On the supportive side, farmers are still dealing with excess moisture in many fields. This may lead to lower acreage than expected by the market, farmers and Canadian government. Additionally, canola demand is strong. U.S. biodiesel producers increased canola usage to 130 million pounds last month compared to 69 million in the previous month. Canola planting in North Dakota is lagging a year ago at 88 percent, but remains ahead of the five-year pace of 77 percent.
In the U.S., soybean planting is in its final weeks. The USDA reported 67 percent of the crop planted compared to 68 percent for the five-year average. The market continues to be surprised with the speed of planting in the wet conditions that much of the Corn Belt has experienced, this spring.
Peas & Lentils
Pulse prices have been supported, as export demand has been strong in recent weeks. The market is paying attention to planting efforts in two completely different countries, continents and hemispheres: Canada and India.
In Canada, Saskatchewan Agriculture reported 91 percent of all of its crops planted. This is in line with the five-year average. Pulse field work is winding down, with 96 percent of the lentils planted and 95 percent of field peas done. Excess moisture in the north is an issue, while southern areas need some rains.
In India, planted area for pulses is up significantly from a year ago: Green lentil area is rising from 71 thousand hectares to 112 thousand hectares for the monsoon season crop (kharif season).
Agriculture Canada is expecting a significant drop in output for mustard seed in the 2017-18 growing season.
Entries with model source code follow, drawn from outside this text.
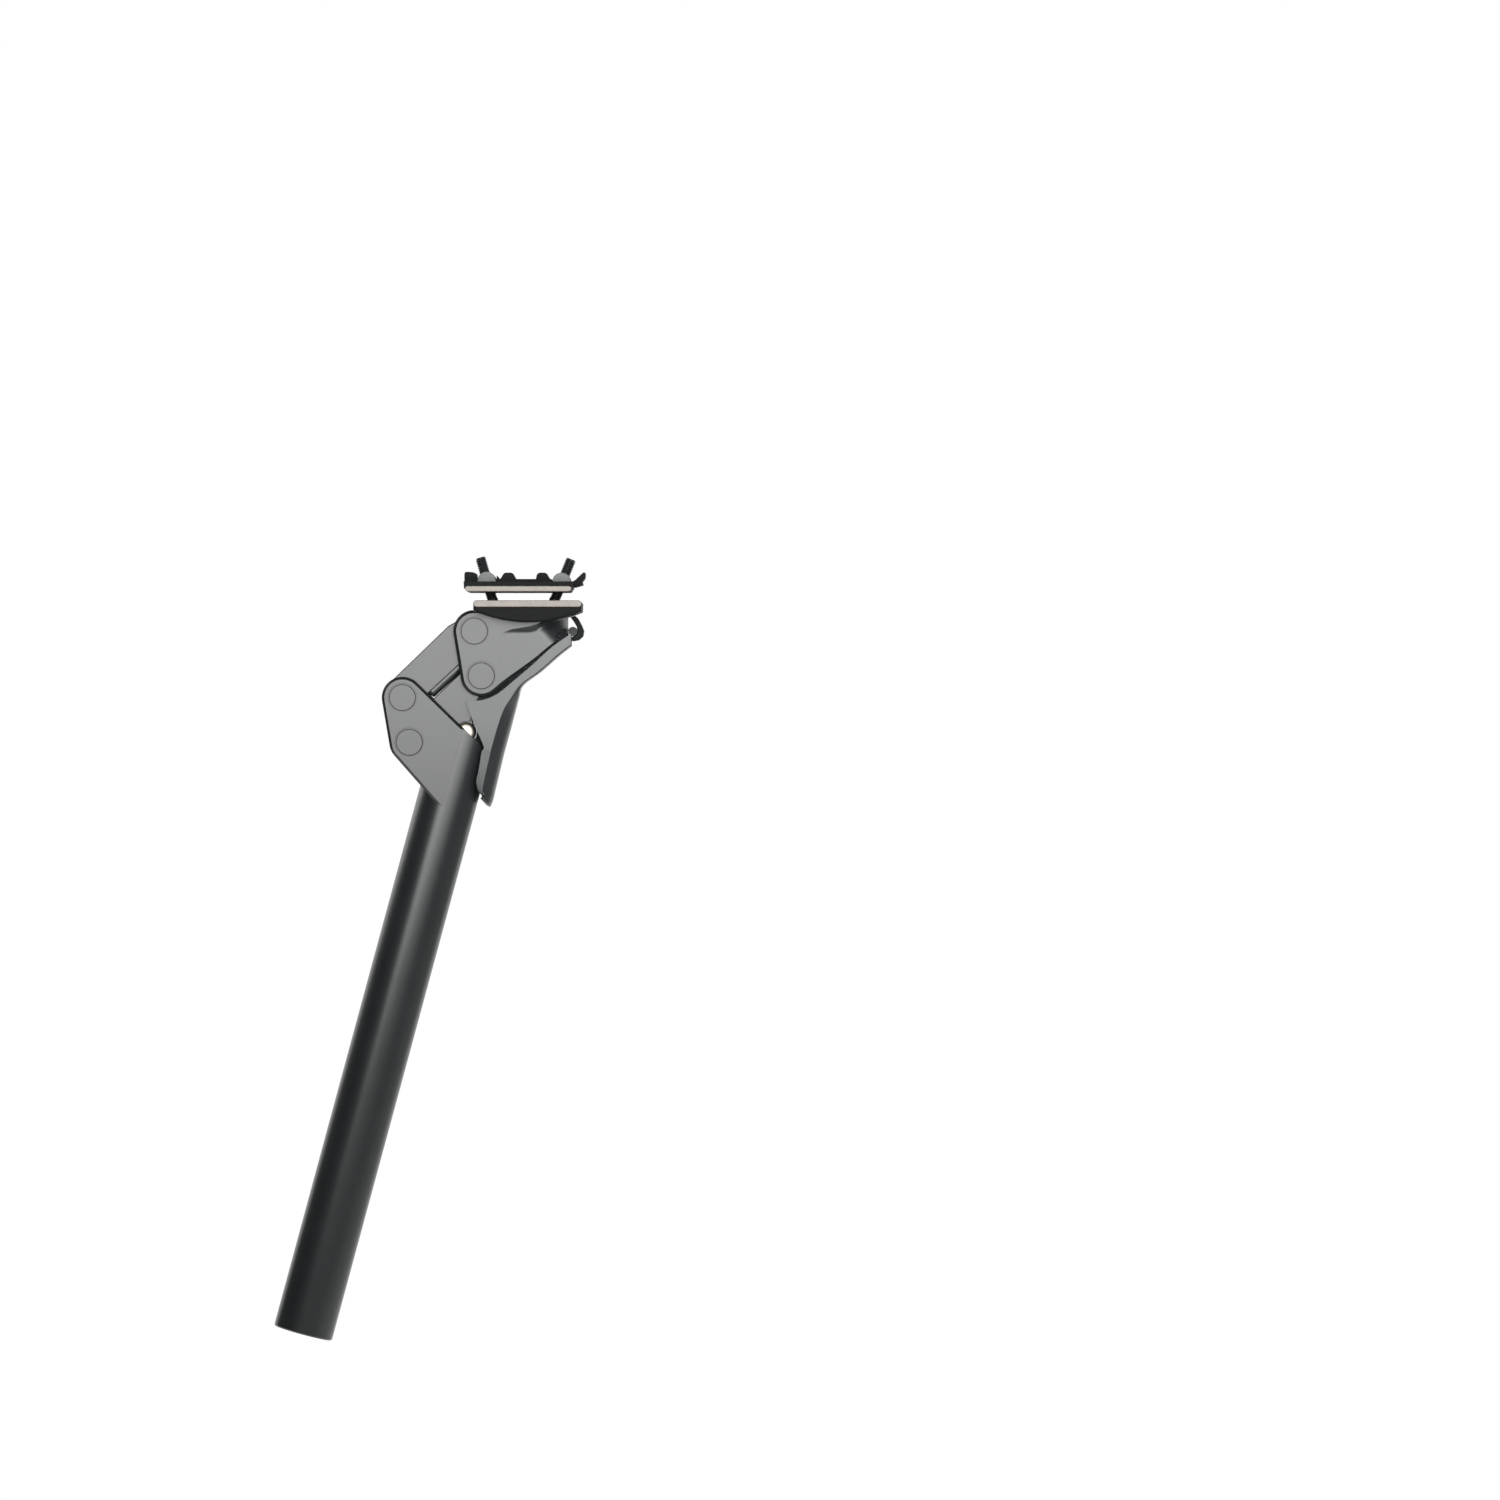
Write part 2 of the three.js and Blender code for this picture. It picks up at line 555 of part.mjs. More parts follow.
const head = group("head", PART_B1, 0,
  mesh("head_body", headBody(), ANODISED),
  mesh("axle_rear_upper", axle([0, 0]), ANODISED),
  mesh("axle_rear_lower", axle(B2), ANODISED),
  mesh("axle_screw_rear_upper", axleScrew([0, 0]), BLACK_STEEL),
  mesh("axle_screw_rear_lower", axleScrew(B2), BLACK_STEEL),
  mesh("cover", cover(), POLYMER),
  mesh("cover_clip", coverClip(), DARK),
  mesh("cover_pin", rod([44.8, 0.4], 1.9, -9, 9, 20), BLACK_STEEL),
  mesh("lower_clamp", lowerClamp(), PALE),
  mesh("upper_clamp", upperClamp(), PALE),
  mesh("barrel_nut_front", barrelNut(FRONT_NUT, FRONT_SEAT), STEEL),
  mesh("barrel_nut_rear", barrelNut(REAR_NUT, REAR_SEAT), STEEL),
  boltGroup("front", FRONT_SEAT, FRONT_NUT),
  boltGroup("rear", REAR_SEAT, REAR_NUT),
);

const seatpost = new THREE.Group();
seatpost.name = "suspension_seatpost";
seatpost.add(post, upper, lower, head);

export default seatpost;
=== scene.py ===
import json
import math

import bpy
from mathutils import Matrix, Vector


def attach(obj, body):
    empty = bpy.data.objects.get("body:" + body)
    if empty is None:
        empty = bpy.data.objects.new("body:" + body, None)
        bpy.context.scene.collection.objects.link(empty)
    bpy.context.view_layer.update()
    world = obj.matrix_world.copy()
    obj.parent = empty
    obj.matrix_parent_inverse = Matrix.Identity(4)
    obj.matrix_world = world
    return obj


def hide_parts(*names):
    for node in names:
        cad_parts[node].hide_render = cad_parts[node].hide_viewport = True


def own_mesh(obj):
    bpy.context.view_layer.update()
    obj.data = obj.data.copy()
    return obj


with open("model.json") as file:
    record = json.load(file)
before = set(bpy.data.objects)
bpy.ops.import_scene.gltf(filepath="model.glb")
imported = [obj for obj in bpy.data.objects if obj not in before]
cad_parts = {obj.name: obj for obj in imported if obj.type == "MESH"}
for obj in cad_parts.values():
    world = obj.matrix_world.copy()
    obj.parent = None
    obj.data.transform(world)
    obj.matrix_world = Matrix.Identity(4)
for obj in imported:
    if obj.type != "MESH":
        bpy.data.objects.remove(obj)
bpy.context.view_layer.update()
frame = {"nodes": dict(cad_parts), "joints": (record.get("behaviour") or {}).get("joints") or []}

bl_info = {
    "name": "Suspension seatpost",
    "version": (1, 0, 0),
    "blender": (4, 5, 0),
    "location": "3D View > Sidebar > Seatpost",
    "description": "Models the outer pieces of a parallelogram suspension seatpost on its frame",
    "category": "Add Mesh",
}

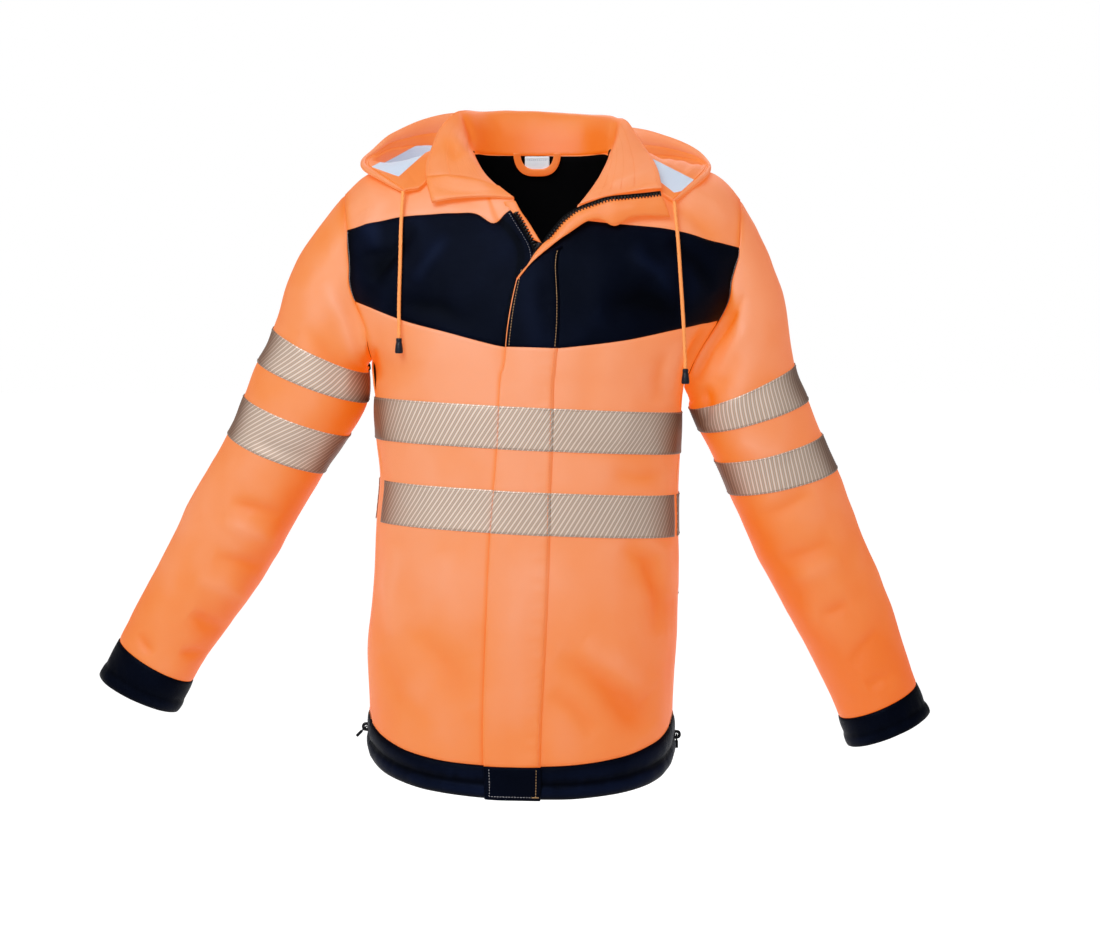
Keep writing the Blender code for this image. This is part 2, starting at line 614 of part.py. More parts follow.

Production is expected to reach 150,000 metric tons on 158,000 hectares, compared to 234,000 metric tons on 212,000 hectares last year. This estimate is not based on a survey of farmers, however. Much of the growing season is ahead, so changes can occur.
U.S. barley planting is basically done at 94 percent completion. In the first ratings of the 2017 growing season, the USDA showed 70 percent of the crop rated good/excellent compared to 77 percent last year at this time.